I applied this finish to a plumb tree branch I use as a bokken. It destroys oak and maple bokkens and I'm no longer allowed to use it at the dojo for contact blocking and striking sparring.


----------



## e~shot (Jun 3, 2010)

That looks fantastic!


----------



## Bob Fionda (Apr 6, 2011)

Beautiful piece! Have you ever tried camellia oil? It's lighter than linseed, nourish and gives high protection to the wood, furthermore it catalyzes quickly and smells good.


----------



## Rapier (May 28, 2011)

Bob Fionda said:


> Beautiful piece! Have you ever tried camellia oil? It's lighter than linseed, nourish and gives high protection to the wood, furthermore it catalyzes quickly and smells good.
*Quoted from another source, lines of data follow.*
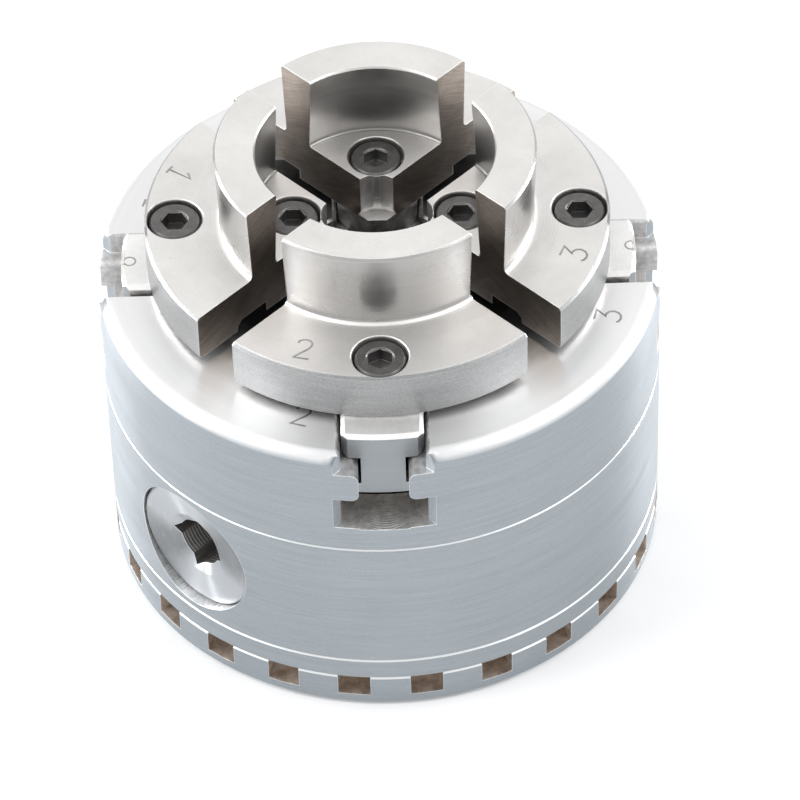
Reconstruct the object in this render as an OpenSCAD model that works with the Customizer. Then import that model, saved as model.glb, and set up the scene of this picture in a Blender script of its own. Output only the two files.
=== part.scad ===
// Four-jaw self-centring scroll chuck for a wood lathe.
// The back face lies on z = 0, the spindle axis is +Z and the jaws point up.
// A key turns the bevel pinion, the pinion turns the scroll, and the scroll's spiral
// moves four jaw slides along their T-slots together. All sizes are in millimetres.

/* [Body] */
// Outside diameter of the body, ring and plate
body_d = 96; // [94:0.5:100]
// Height from the back face to the jaw face of the body
body_h = 60.1; // [60:0.1:62]
// Height of the front shell that carries the T-slots
front_shell_h = 21.6; // [21.1:0.1:22.5]
// Radius of the rounded front rim
rim_r = 2.2; // [1:0.1:3]
// Thickness of the body's wall round the scroll
wall_t = 8.3; // [8:0.1:9]
// Diameter of the clear bore through the middle
through_bore_d = 16; // [10:0.5:17]

/* [Index ring and back plate] */
// Height of the index ring
index_ring_h = 6.5; // [6:0.1:7]
// Thickness of the back plate on top of it
back_plate_t = 4.3; // [4:0.1:4.5]
// Number of index notches
index_count = 24; // [12:4:36]
// Width of one index notch
notch_w = 5.6; // [4:0.1:6]
// Radial depth of one index notch
notch_depth = 5; // [3:0.5:6]
// Floor height of the notches
notch_floor = 2.2; // [1.5:0.1:3]

/* [Spindle insert] */
// Bore of the spindle thread, at its crests
spindle_bore_d = 22.3; // [18:0.1:23]
// Diameter of the plain register at the mouth
register_d = 25.8; // [24:0.1:27]
// Length of the insert behind its flange
insert_body_h = 17.5; // [15:0.5:18]
// Diameter of the insert's flange
insert_flange_d = 47; // [46:0.5:48]

/* [T-slots] */
// Width of the slot above the lips
slot_top_w = 14.2; // [14:0.1:16]
// Gap between the lips
slot_gap_w = 8.4; // [8:0.1:9]
// Width of the slot below the lips
slot_foot_w = 14.6; // [14.4:0.1:16]
// Depth of the lips' upper face below the jaw face
lip_depth = 3.9; // [3.5:0.1:4.3]
// Thickness of the lips
lip_t = 5.8; // [5.4:0.1:6]
// Height of the slot under the lips
slot_foot_h = 6.7; // [6.5:0.1:6.9]
// Radius on the lips' noses
lip_nose_r = 1.3; // [0.6:0.1:2]
// Chamfer along the slot's top edges
slot_chamfer = 0.7; // [0.2:0.1:1]
// Width of the flare where the slot meets the outside
mouth_flare = 1.5; // [0.5:0.1:1.8]

/* [Jaw slides] */
// Width of the slide's head
slide_head_w = 13.7; // [12.6:0.1:13.8]
// Width of the slide's neck
slide_neck_w = 7.4; // [6.8:0.1:7.8]
// Height of the head above the lips
slide_head_h = 5; // [4.6:0.1:5.4]
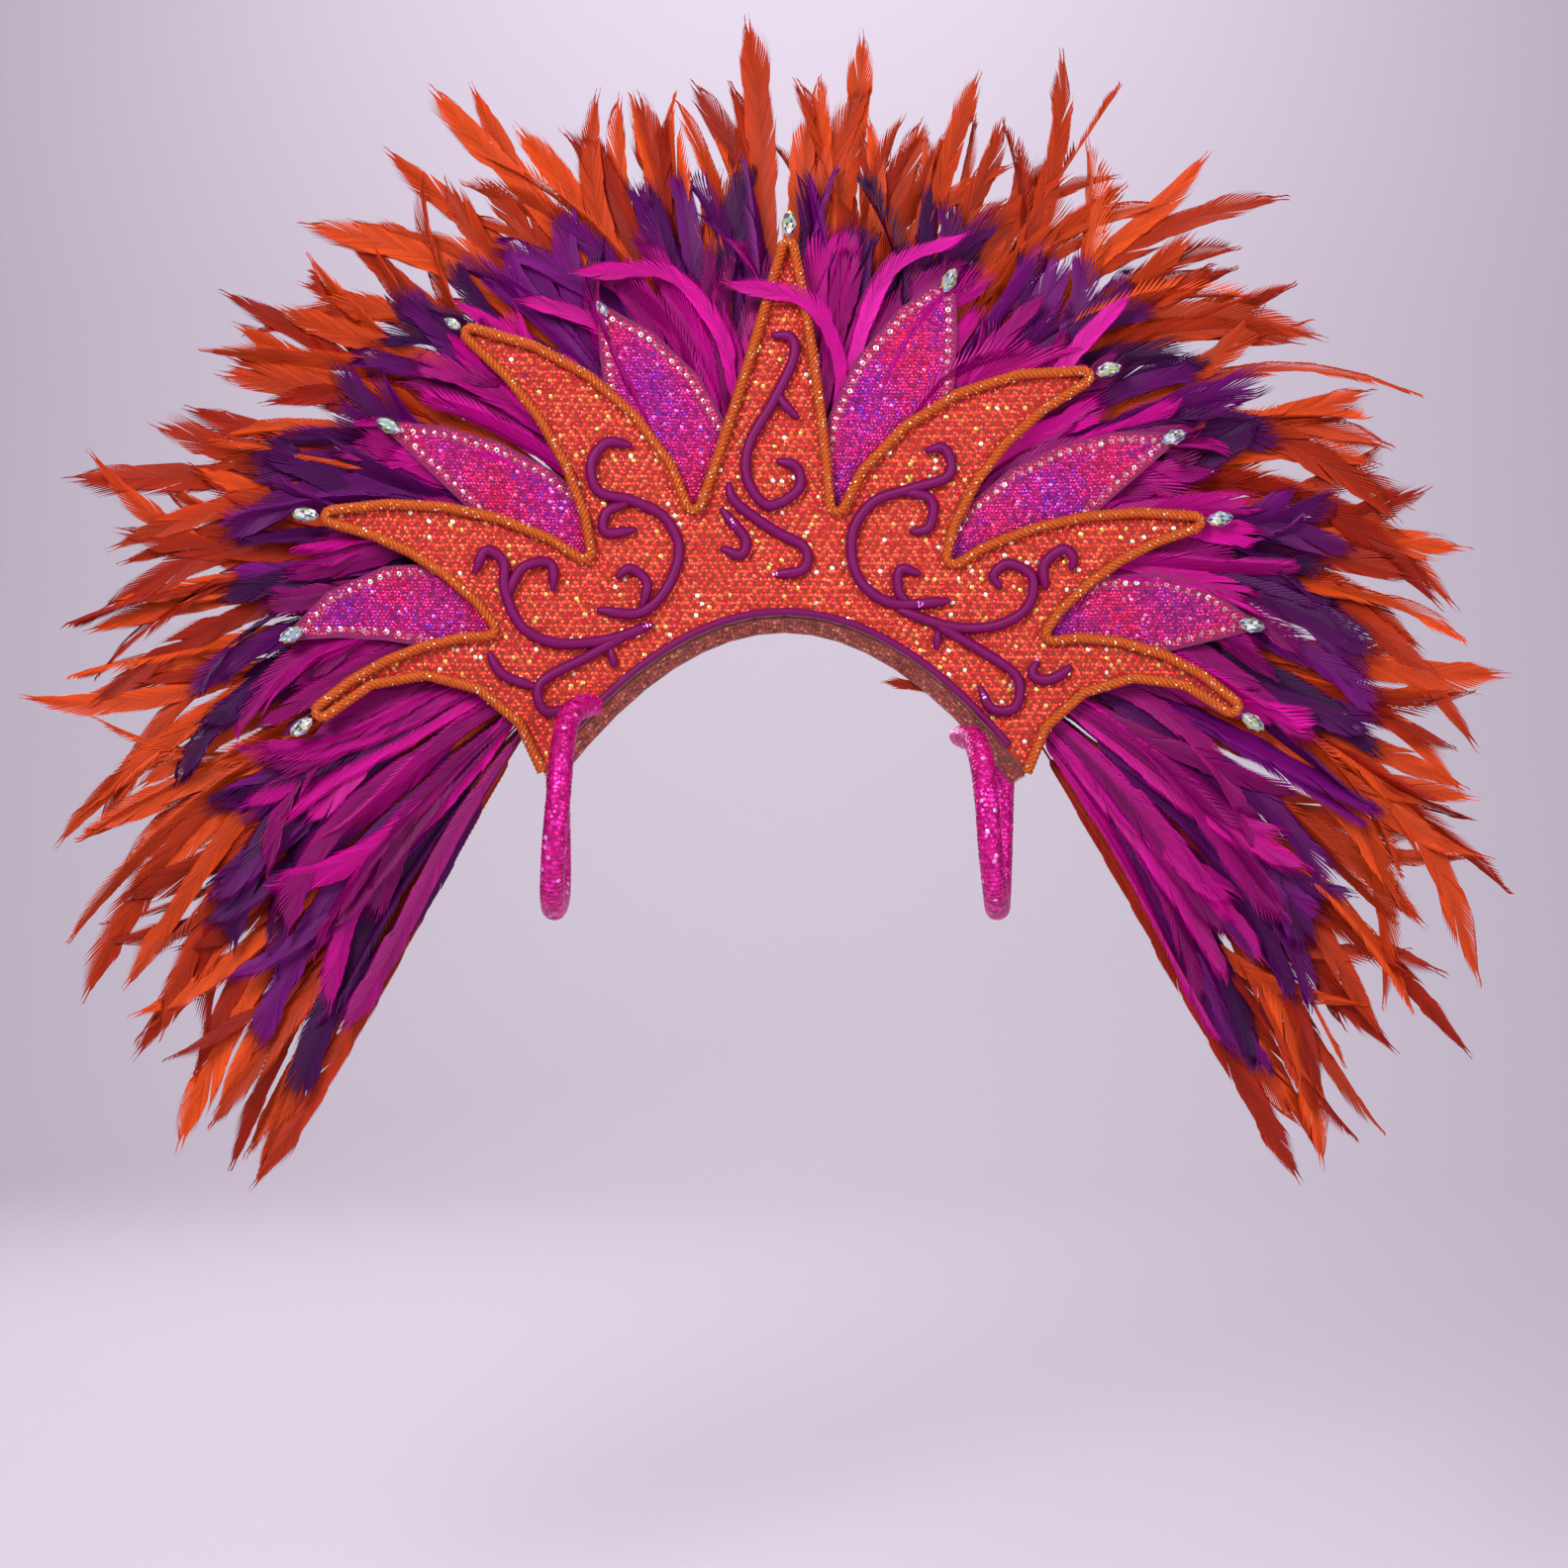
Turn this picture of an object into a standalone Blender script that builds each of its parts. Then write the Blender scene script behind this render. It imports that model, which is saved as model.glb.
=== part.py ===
"""Carnival feather shoulder collar: a sequined crown-shaped panel, petals, cords, stones, two arm
harness loops and a fan of feather locks in three layers.

Metres, +Z up. The front faces -Y. The origin lies on the shoulder line, between the two harness tops.
"""

import itertools
import math

import bmesh
import bpy
from mathutils import Vector

# Panel
PANEL_WIDTH = 0.898
PANEL_HEIGHT = 0.529
PANEL_DROP = 0.071  # its lowest tips hang this far below the shoulder line
SHEET_THICKNESS = 0.003
NECK_RISE = 0.159
TIP_WIDTH = 0.0126
NOTCH_RADIUS = 0.0075
PETAL_TIP_WIDTH = 0.005
CLEARANCE = 0.0003
EDGE_STEPS = 5
NECK_STEPS = 16
ROUND_STEPS = 4  # of a tip or a notch

# The garment wraps round the shoulders: its sides come forward along flat strips
DISH_RADIUS = 1.6
FOLD_STEP = 0.06

# Cords, binding and stones
EDGE_CORD_DIAMETER = 0.012
SCROLL_DIAMETER = 0.0112
BRANCH_THINNING = 0.96
SCROLL_STEP = 0.024
PIPING_DIAMETER = 0.008
PIPING_END_GAP = 0.032
BINDING_DEPTH = 0.034
BINDING_FALL = 0.014
BINDING_THICKNESS = 0.002
STONE_LENGTH = 0.027
STONE_WIDTH = 0.0155
STONE_HEIGHT = 0.008
STONE_SIDES = 8
STONE_FULLNESS = 0.35  # 0 is an oval, and more of it is more pointed
SMALL_STONE = 0.7
STONE_TUCK = 0.0009  # a tip stone's point reaches this far under its cord
PETAL_STONE_INSET = 0.3  # from the petal's tip, as a share of the stone's length
# A stone's rings: share of its height, share of its length and width
STONE_RINGS = ((0.0, 0.62), (0.42, 1.0), (1.0, 0.55))

# Harness
HARNESS_DIAMETER = 0.024
HARNESS_DROP = 0.205
HARNESS_REACH = 0.125  # how far it stands in front of the panel
HARNESS_BACK = 0.055
HARNESS_STEP = 0.026
HARNESS_HALF_WIDTH = 0.210

# Feather fan
FAN_RADIUS = 0.72
FAN_CENTRE_UP = -0.050
FAN_LOWEST_DEG = 240.0
BACKING_RADIUS = 0.250
BACKING_WIDTH = 0.034
BACKING_LOWEST_DEG = 172.0
SECTORS = 6
BACKING_STEPS = 3
SECTOR_GAP = 0.0006
LOCK_THICKNESS = 0.0025
LOCK_WIDTH = 0.044
BACKING_DEPTH = 0.010
CURL_BACK = 0.060  # how far the last row leans back at CURL_LENGTH
CURL_LENGTH = 0.5  # the length along a lock at which its curl is reached

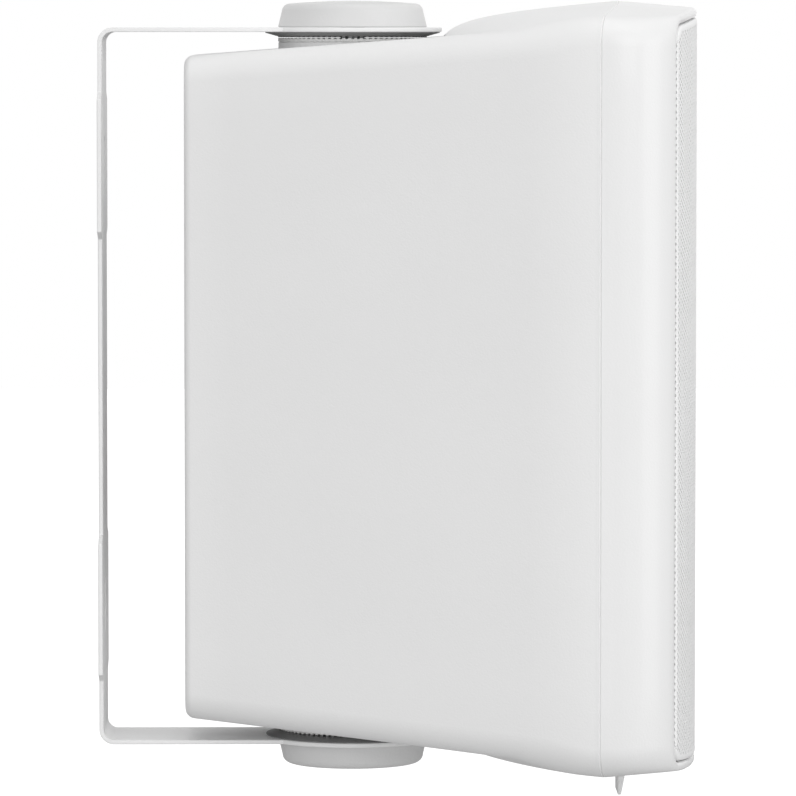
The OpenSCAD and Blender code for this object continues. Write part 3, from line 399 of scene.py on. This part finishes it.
skin = [rear_section(math.radians(a)) for a in (90, 72, 54, 36, 18, 0)]
skin += [section(half_width(d), long_edge, 0, lambda u: d) for d in (45, 60, 75, 90, 103)]
skin += [hood_section(t) for t in (0, .03, .06, .1, .15, .2, .26, .33, .41, .5, .6, .7, .8, .9, .97)]
seam_in, seam_back, rebate_w, rebate_d = 0.3, 0.35, 1.7, 1.2
skin += [hood_section(1, back=seam_back), hood_section(1, inset=seam_in)]
skin += [hood_section(1, inset=rebate_w), hood_section(1, inset=rebate_w, back=rebate_d),
         hood_section(1, inset=wall, back=rebate_d)]
skin += [hood_section(t, inset=wall) for t in (0.8, 0.5, 0.2, 0)]
skin += [section(half_width(wall_gap + wall), long_edge, wall, lambda u: wall_gap + wall)]
cabinet = lofted("cabinet_shell", skin)
pivot = (0, -85 * MM, 0)
boss_r, boss_top, spot_r, spot_floor, past_top = 25, 115.3, 31.3, 114.7, 140
for side in (1, -1):
    spot = [(0, boss_top), (boss_r, boss_top), (boss_r, spot_floor), (spot_r, spot_floor),
            (spot_r, past_top), (0, past_top)]
    cut(cabinet, turned("spotface", [(r, side * h) for r, h in spot], pivot))
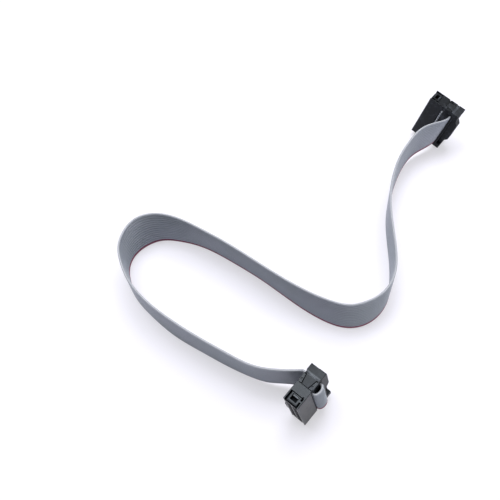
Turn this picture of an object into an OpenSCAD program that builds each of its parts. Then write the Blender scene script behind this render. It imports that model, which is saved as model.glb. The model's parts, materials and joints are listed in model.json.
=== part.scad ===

I've never tried it Bob. Does it go as hard as linseed after time or not so much?


----------



## Bob Fionda (Apr 6, 2011)

Rapier said:


> Beautiful piece! Have you ever tried camellia oil? It's lighter than linseed, nourish and gives high protection to the wood, furthermore it catalyzes quickly and smells good.


I've never tried it Bob. Does it go as hard as linseed after time or not so much?
[/quote]
It is less dense than linseed oil, it does not smell and catalyzes much earlier. It Leaves the wood surface shiny and not sticky. It is used to conserve ancient wooden weapons, preserve katana blades and knives. I know that is also used (two or three drops at a time) to nourish hair. It is found on internet and too on ebay. There are different types and dilutions.
Cheers, Bob


----------



## hotshotb1234 (Jul 17, 2012)

cool thanks everyone


----------